None of this is to insist there is no historical dimension to some of the Bible’s stories. It is only to suggest that the fact is irrelevant. The events were not recorded and embellished because they happened, but because they make good stories—literary form, sentiment, moral, and style. Screenwriter Nicholas Meyer in a brilliant LA Times editorial on Sunday, February 2, 2014—just two days before the Nye-Ham debate—defended the liberties of historical fiction by elaborating on the Italian proverb: si non è vero è ben trovato, “If it isn’t true, it ought to be.” Meyer writes,
When liberties have been taken in a novel with historic roots, the book is labeled historical fiction. Reading such a novel, we understand that real events have been recombined, manipulated and very possibly distorted. It didn’t happen this way, the author allows, but perhaps it should have. . . . There ought to be room for fantasy in our lives. Stories, even when they aspire to what we term ‘realism,’ are attempts to improve on reality, to sharpen and organize it, if nothing else. Goodness knows, we cannot escape ‘reality,’ but movies ought to be entitled to give us a break from it now and then without the fact-checkers piling on.
And the Bible deserves the same break. Dissociating the Bible from fact does not make the book false or useless, any more than the Illiad, the Ramayana, the Mahabharata, or the Popol Vuh are false and useless.
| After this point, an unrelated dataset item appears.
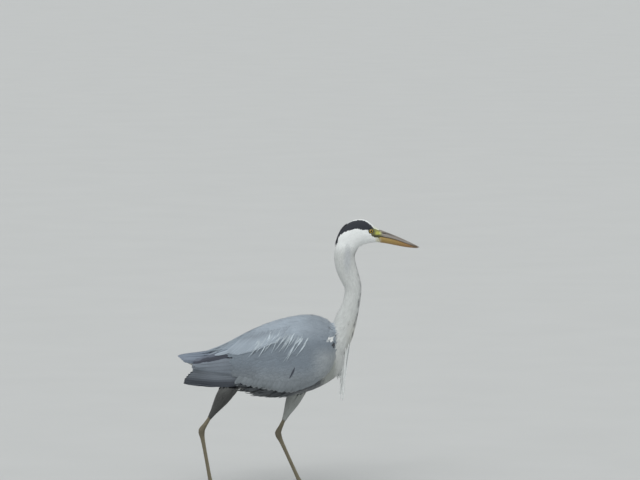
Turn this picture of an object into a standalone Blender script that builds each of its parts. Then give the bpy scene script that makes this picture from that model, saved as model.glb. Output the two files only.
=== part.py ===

Thoreau recommended the reading of these bibles of mankind (or at least portions of them), not in his capacity as a natural scientist, but as someone who valued universal personal truths. “[H]ere are golden words, which the wisest men of antiquity have uttered, and whose worth the wise of every succeeding age have assured us of.” Like a butterfly, that worth has everything to lose by becoming a pinned museum specimen.